* **What to produce**
The records below are to be quoted in full; please keep every word exact.

^^^^^^^^

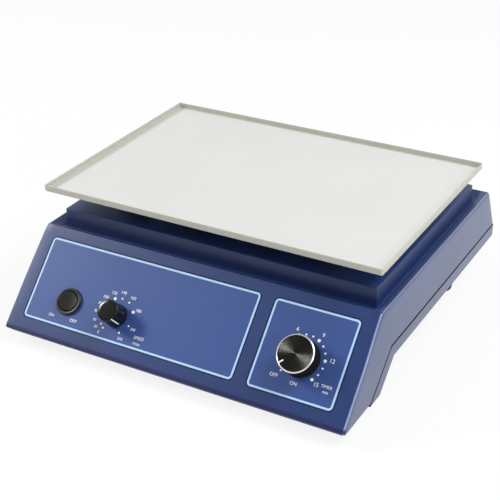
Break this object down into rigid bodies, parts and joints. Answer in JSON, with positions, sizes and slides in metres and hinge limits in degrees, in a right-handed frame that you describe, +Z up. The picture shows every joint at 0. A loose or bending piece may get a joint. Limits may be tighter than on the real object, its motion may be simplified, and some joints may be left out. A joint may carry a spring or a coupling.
{
  "type": "laboratory orbital shaker",
  "caption": "Bench orbital shaker: sloping control panel with dials and a rocker switch, and a shallow tray that circles on belt-driven cranks.",
  "frame": {"origin": "on the floor under the middle of the overall box", "axes": "+Z up, +X to the user's right, +Y to the back; the control panel faces -Y and up"},
  "size_m": [0.3244, 0.327, 0.1185],
  "materials": {
    "housing_blue": "moulded mid blue, fine grain",
    "label_blue": "printed brighter blue label sheet",
    "tray_white": "matt off-white powder coat",
    "black_plastic": "glossy black",
    "black_spun_metal": "black anodised, spun face",
    "rubber": "matt black",
    "steel": "bright zinc-plated or ground",
    "aluminium": "turned or cast",
    "brass": "turned",
    "motor_grey": "dark grey paint",
    "board_green": "green solder mask"
  },
  "bodies": {
    "housing": {"upper_housing": "housing_blue", "lower_housing": "housing_blue", "foot_front_left": "rubber", "foot_front_right": "rubber", "foot_rear_left": "rubber", "foot_rear_right": "rubber", "foot_screw_front_left": "steel", "foot_screw_front_right": "steel", "foot_screw_rear_left": "steel", "foot_screw_rear_right": "steel", "case_screw_front_left": "steel", "case_screw_front_right": "steel", "case_screw_rear_left": "steel", "case_screw_rear_right": "steel", "label_left": "label_blue", "label_right": "label_blue", "power_switch_body": "black_plastic", "speed_potentiometer": "aluminium", "speed_nut": "steel", "timer_mechanism": "aluminium", "timer_nut": "steel", "deck_plate": "steel", "main_bearing_housing": "aluminium", "main_bearing_lower": "steel", "main_bearing_upper": "steel", "drive_motor": "motor_grey", "motor_bracket": "steel", "drive_belt": "rubber", "idler_bearing_unit_front_left": "aluminium", "idler_bearing_unit_front_right": "aluminium", "idler_bearing_unit_rear_left": "aluminium", "idler_bearing_unit_rear_right": "aluminium", "control_board": "board_green", "transformer": "motor_grey", "cord_gland": "black_plastic", "cord_gland_nut": "black_plastic", "fuse_holder": "black_plastic", "fuse_cap": "black_plastic"},
    "crank": {"crankshaft": "steel", "counterweight": "brass", "driven_pulley": "aluminium"},
    "tray_assembly": {"tray": "tray_white", "tray_carrier": "steel", "crank_pin_bearing": "steel", "idler_pin_bearing_front_left": "steel", "idler_pin_bearing_front_right": "steel", "idler_pin_bearing_rear_left": "steel", "idler_pin_bearing_rear_right": "steel"},
    "idler_front_left": {"idler_crank_front_left": "steel"},
    "idler_front_right": {"idler_crank_front_right": "steel"},
    "idler_rear_left": {"idler_crank_rear_left": "steel"},
    "idler_rear_right": {"idler_crank_rear_right": "steel"},
    "motor_rotor": {"motor_shaft": "steel", "motor_pulley": "aluminium"},
    "speed_dial": {"speed_knob": "black_plastic", "speed_shaft": "steel"},
    "timer_dial": {"timer_knob": "black_spun_metal", "timer_shaft": "steel"},
    "power_rocker": {"power_switch_rocker": "black_plastic"}
  },
  "joints": [
    {"name": "crank_spin", "type": "hinge", "parent": "housing", "child": "crank", "pos_m": [0, 0.0273, 0.07], "axis": [0, 0, 1], "continuous": true},
    {"name": "tray_orbit", "type": "hinge", "parent": "crank", "child": "tray_assembly", "pos_m": [-0.00199, 0.0175, 0.105], "axis": [0, 0, 1], "continuous": true},
    {"name": "idler_spin_front_left", "type": "hinge", "parent": "housing", "child": "idler_front_left", "pos_m": [-0.105, -0.0347, 0.085], "axis": [0, 0, 1], "continuous": true},
    {"name": "idler_spin_front_right", "type": "hinge", "parent": "housing", "child": "idler_front_right", "pos_m": [0.105, -0.0347, 0.085], "axis": [0, 0, 1], "continuous": true},
    {"name": "idler_spin_rear_left", "type": "hinge", "parent": "housing", "child": "idler_rear_left", "pos_m": [-0.105, 0.0893, 0.085], "axis": [0, 0, 1], "continuous": true},
    {"name": "idler_spin_rear_right", "type": "hinge", "parent": "housing", "child": "idler_rear_right", "pos_m": [0.105, 0.0893, 0.085], "axis": [0, 0, 1], "continuous": true},
    {"name": "motor_spin", "type": "hinge", "parent": "housing", "child": "motor_rotor", "pos_m": [-0.076, 0.032, 0.05], "axis": [0, 0, 1], "continuous": true},
    {"name": "speed_turn", "type": "hinge", "parent": "housing", "child": "speed_dial", "pos_m": [-0.0601, -0.14325, 0.04484], "axis": [0, -0.7108, 0.7034], "range_deg": [-14, 282]},
    {"name": "timer_turn", "type": "hinge", "parent": "housing", "child": "timer_dial", "pos_m": [0.1099, -0.13628, 0.05188], "axis": [0, -0.7108, 0.7034], "range_deg": [-270, 45]},
    {"name": "power_tilt", "type": "hinge", "parent": "housing", "child": "power_rocker", "pos_m": [-0.109, -0.13763, 0.03914], "axis": [0, 0.7034, 0.7108], "range_deg": [-22, 0]}
  ],
  "couplings": [
    {"joint": "tray_orbit", "follows": "crank_spin", "ratio": -1},
    {"joint": "idler_spin_front_left", "follows": "crank_spin", "ratio": 1},
    {"joint": "idler_spin_front_right", "follows": "crank_spin", "ratio": 1},
    {"joint": "idler_spin_rear_left", "follows": "crank_spin", "ratio": 1},
    {"joint": "idler_spin_rear_right", "follows": "crank_spin", "ratio": 1},
    {"joint": "motor_spin", "follows": "crank_spin", "ratio": 3.75}
  ]
}
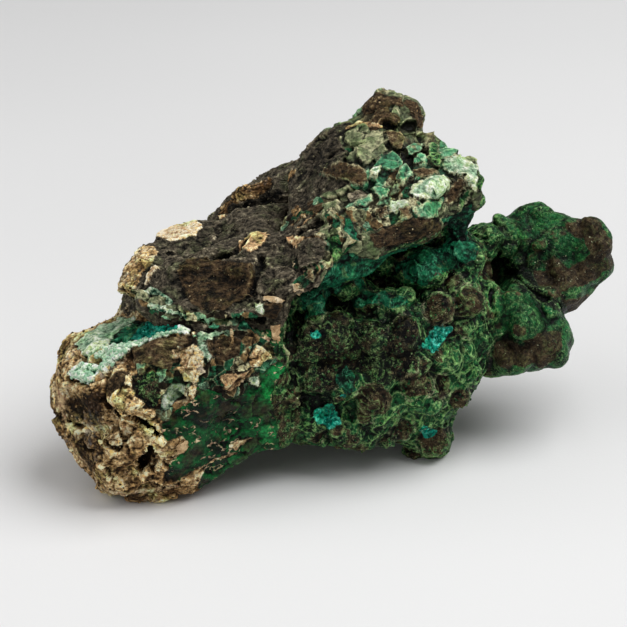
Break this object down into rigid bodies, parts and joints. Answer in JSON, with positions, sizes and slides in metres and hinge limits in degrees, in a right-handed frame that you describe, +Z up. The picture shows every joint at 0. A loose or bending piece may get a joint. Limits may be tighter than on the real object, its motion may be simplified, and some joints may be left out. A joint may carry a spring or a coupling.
{
  "type": "malachite mineral specimen",
  "caption": "Irregular malachite specimen: an ochre matrix block, a tilted dark slab lying on it, and a mass of knobbly green malachite that grows out into rounded lobes.",
  "frame": {"origin": "under the middle of the stone's box, on the surface that it rests on", "axes": "+X along the stone's longest extent, from the ochre block towards the green lobes; +Y away from the side that it is shown from; +Z up"},
  "size_m": [0.1202, 0.0664, 0.0753],
  "materials": {
    "malachite": "satin"
  },
  "bodies": {
    "root": {"malachite_specimen": "malachite"}
  },
  "joints": []
}
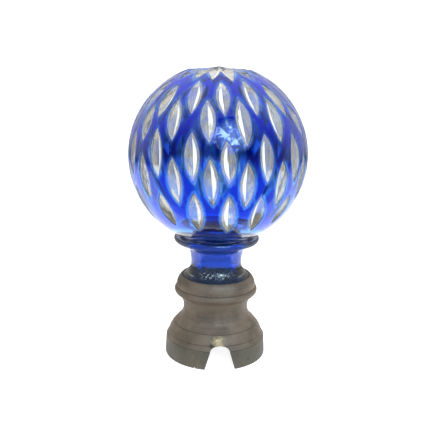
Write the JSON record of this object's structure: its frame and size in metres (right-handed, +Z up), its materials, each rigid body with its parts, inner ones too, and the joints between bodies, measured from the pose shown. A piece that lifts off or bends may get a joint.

^^^^^^^^

* **Task result**
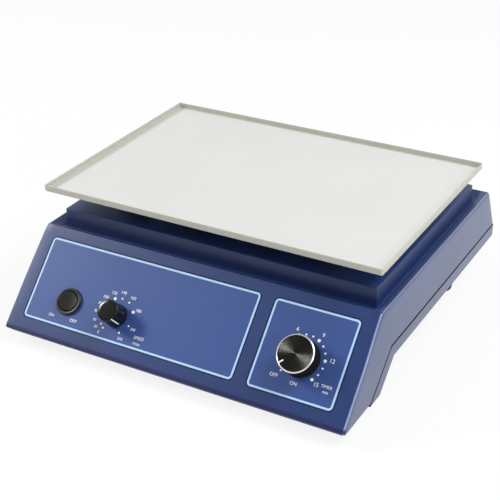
Break this object down into rigid bodies, parts and joints. Answer in JSON, with positions, sizes and slides in metres and hinge limits in degrees, in a right-handed frame that you describe, +Z up. The picture shows every joint at 0. A loose or bending piece may get a joint. Limits may be tighter than on the real object, its motion may be simplified, and some joints may be left out. A joint may carry a spring or a coupling.
{
  "type": "laboratory orbital shaker",
  "caption": "Bench orbital shaker: sloping control panel with dials and a rocker switch, and a shallow tray that circles on belt-driven cranks.",
  "frame": {"origin": "on the floor under the middle of the overall box", "axes": "+Z up, +X to the user's right, +Y to the back; the control panel faces -Y and up"},
  "size_m": [0.3244, 0.327, 0.1185],
  "materials": {
    "housing_blue": "moulded mid blue, fine grain",
    "label_blue": "printed brighter blue label sheet",
    "tray_white": "matt off-white powder coat",
    "black_plastic": "glossy black",
    "black_spun_metal": "black anodised, spun face",
    "rubber": "matt black",
    "steel": "bright zinc-plated or ground",
    "aluminium": "turned or cast",
    "brass": "turned",
    "motor_grey": "dark grey paint",
    "board_green": "green solder mask"
  },
  "bodies": {
    "housing": {"upper_housing": "housing_blue", "lower_housing": "housing_blue", "foot_front_left": "rubber", "foot_front_right": "rubber", "foot_rear_left": "rubber", "foot_rear_right": "rubber", "foot_screw_front_left": "steel", "foot_screw_front_right": "steel", "foot_screw_rear_left": "steel", "foot_screw_rear_right": "steel", "case_screw_front_left": "steel", "case_screw_front_right": "steel", "case_screw_rear_left": "steel", "case_screw_rear_right": "steel", "label_left": "label_blue", "label_right": "label_blue", "power_switch_body": "black_plastic", "speed_potentiometer": "aluminium", "speed_nut": "steel", "timer_mechanism": "aluminium", "timer_nut": "steel", "deck_plate": "steel", "main_bearing_housing": "aluminium", "main_bearing_lower": "steel", "main_bearing_upper": "steel", "drive_motor": "motor_grey", "motor_bracket": "steel", "drive_belt": "rubber", "idler_bearing_unit_front_left": "aluminium", "idler_bearing_unit_front_right": "aluminium", "idler_bearing_unit_rear_left": "aluminium", "idler_bearing_unit_rear_right": "aluminium", "control_board": "board_green", "transformer": "motor_grey", "cord_gland": "black_plastic", "cord_gland_nut": "black_plastic", "fuse_holder": "black_plastic", "fuse_cap": "black_plastic"},
    "crank": {"crankshaft": "steel", "counterweight": "brass", "driven_pulley": "aluminium"},
    "tray_assembly": {"tray": "tray_white", "tray_carrier": "steel", "crank_pin_bearing": "steel", "idler_pin_bearing_front_left": "steel", "idler_pin_bearing_front_right": "steel", "idler_pin_bearing_rear_left": "steel", "idler_pin_bearing_rear_right": "steel"},
    "idler_front_left": {"idler_crank_front_left": "steel"},
    "idler_front_right": {"idler_crank_front_right": "steel"},
    "idler_rear_left": {"idler_crank_rear_left": "steel"},
    "idler_rear_right": {"idler_crank_rear_right": "steel"},
    "motor_rotor": {"motor_shaft": "steel", "motor_pulley": "aluminium"},
    "speed_dial": {"speed_knob": "black_plastic", "speed_shaft": "steel"},
    "timer_dial": {"timer_knob": "black_spun_metal", "timer_shaft": "steel"},
    "power_rocker": {"power_switch_rocker": "black_plastic"}
  },
  "joints": [
    {"name": "crank_spin", "type": "hinge", "parent": "housing", "child": "crank", "pos_m": [0, 0.0273, 0.07], "axis": [0, 0, 1], "continuous": true},
    {"name": "tray_orbit", "type": "hinge", "parent": "crank", "child": "tray_assembly", "pos_m": [-0.00199, 0.0175, 0.105], "axis": [0, 0, 1], "continuous": true},
    {"name": "idler_spin_front_left", "type": "hinge", "parent": "housing", "child": "idler_front_left", "pos_m": [-0.105, -0.0347, 0.085], "axis": [0, 0, 1], "continuous": true},
    {"name": "idler_spin_front_right", "type": "hinge", "parent": "housing", "child": "idler_front_right", "pos_m": [0.105, -0.0347, 0.085], "axis": [0, 0, 1], "continuous": true},
    {"name": "idler_spin_rear_left", "type": "hinge", "parent": "housing", "child": "idler_rear_left", "pos_m": [-0.105, 0.0893, 0.085], "axis": [0, 0, 1], "continuous": true},
    {"name": "idler_spin_rear_right", "type": "hinge", "parent": "housing", "child": "idler_rear_right", "pos_m": [0.105, 0.0893, 0.085], "axis": [0, 0, 1], "continuous": true},
    {"name": "motor_spin", "type": "hinge", "parent": "housing", "child": "motor_rotor", "pos_m": [-0.076, 0.032, 0.05], "axis": [0, 0, 1], "continuous": true},
    {"name": "speed_turn", "type": "hinge", "parent": "housing", "child": "speed_dial", "pos_m": [-0.0601, -0.14325, 0.04484], "axis": [0, -0.7108, 0.7034], "range_deg": [-14, 282]},
    {"name": "timer_turn", "type": "hinge", "parent": "housing", "child": "timer_dial", "pos_m": [0.1099, -0.13628, 0.05188], "axis": [0, -0.7108, 0.7034], "range_deg": [-270, 45]},
    {"name": "power_tilt", "type": "hinge", "parent": "housing", "child": "power_rocker", "pos_m": [-0.109, -0.13763, 0.03914], "axis": [0, 0.7034, 0.7108], "range_deg": [-22, 0]}
  ],
  "couplings": [
    {"joint": "tray_orbit", "follows": "crank_spin", "ratio": -1},
    {"joint": "idler_spin_front_left", "follows": "crank_spin", "ratio": 1},
    {"joint": "idler_spin_front_right", "follows": "crank_spin", "ratio": 1},
    {"joint": "idler_spin_rear_left", "follows": "crank_spin", "ratio": 1},
    {"joint": "idler_spin_rear_right", "follows": "crank_spin", "ratio": 1},
    {"joint": "motor_spin", "follows": "crank_spin", "ratio": 3.75}
  ]
}
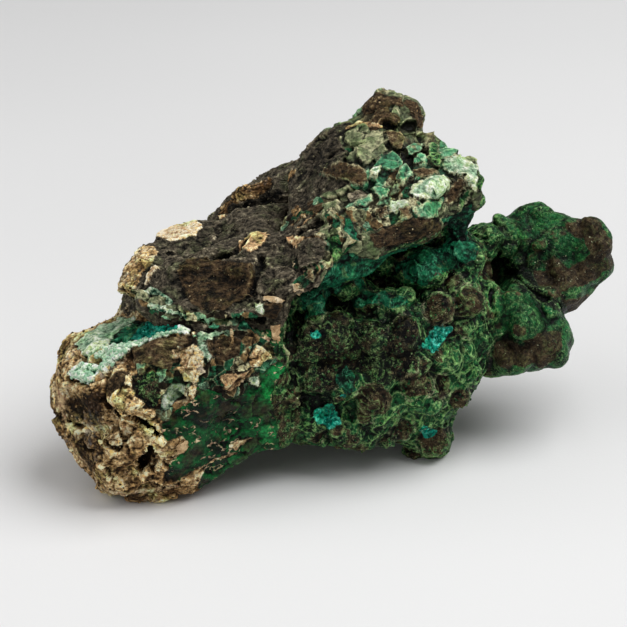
Break this object down into rigid bodies, parts and joints. Answer in JSON, with positions, sizes and slides in metres and hinge limits in degrees, in a right-handed frame that you describe, +Z up. The picture shows every joint at 0. A loose or bending piece may get a joint. Limits may be tighter than on the real object, its motion may be simplified, and some joints may be left out. A joint may carry a spring or a coupling.
{
  "type": "malachite mineral specimen",
  "caption": "Irregular malachite specimen: an ochre matrix block, a tilted dark slab lying on it, and a mass of knobbly green malachite that grows out into rounded lobes.",
  "frame": {"origin": "under the middle of the stone's box, on the surface that it rests on", "axes": "+X along the stone's longest extent, from the ochre block towards the green lobes; +Y away from the side that it is shown from; +Z up"},
  "size_m": [0.1202, 0.0664, 0.0753],
  "materials": {
    "malachite": "satin"
  },
  "bodies": {
    "root": {"malachite_specimen": "malachite"}
  },
  "joints": []
}
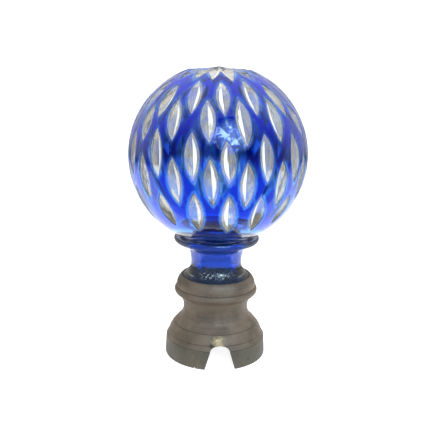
Write the JSON record of this object's structure: its frame and size in metres (right-handed, +Z up), its materials, each rigid body with its parts, inner ones too, and the joints between bodies, measured from the pose shown. A piece that lifts off or bends may get a joint.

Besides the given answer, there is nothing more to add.